THE EXERCISE: Count every line of the material that holds the string "shown". Respond with the total only.

EXERCISE INPUTS:
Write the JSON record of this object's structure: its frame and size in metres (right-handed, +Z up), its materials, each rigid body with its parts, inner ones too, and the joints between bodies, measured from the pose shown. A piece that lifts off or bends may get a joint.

...

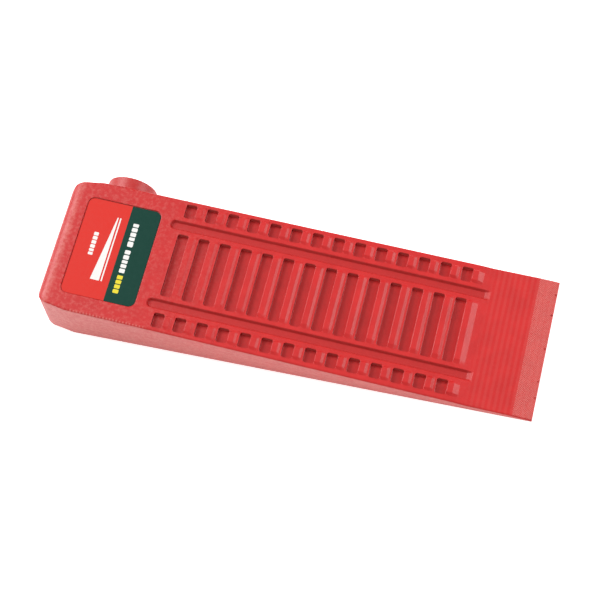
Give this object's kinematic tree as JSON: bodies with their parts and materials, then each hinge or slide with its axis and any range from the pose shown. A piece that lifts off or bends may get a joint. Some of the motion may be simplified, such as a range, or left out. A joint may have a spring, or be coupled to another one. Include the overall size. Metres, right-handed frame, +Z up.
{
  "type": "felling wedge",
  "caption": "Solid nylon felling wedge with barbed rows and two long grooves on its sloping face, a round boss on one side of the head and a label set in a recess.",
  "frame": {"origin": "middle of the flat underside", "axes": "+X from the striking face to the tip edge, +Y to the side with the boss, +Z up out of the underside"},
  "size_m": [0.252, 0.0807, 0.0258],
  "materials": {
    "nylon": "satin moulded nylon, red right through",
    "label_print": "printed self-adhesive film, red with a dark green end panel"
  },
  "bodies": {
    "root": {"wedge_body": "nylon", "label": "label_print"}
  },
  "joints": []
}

THE RESULT: 2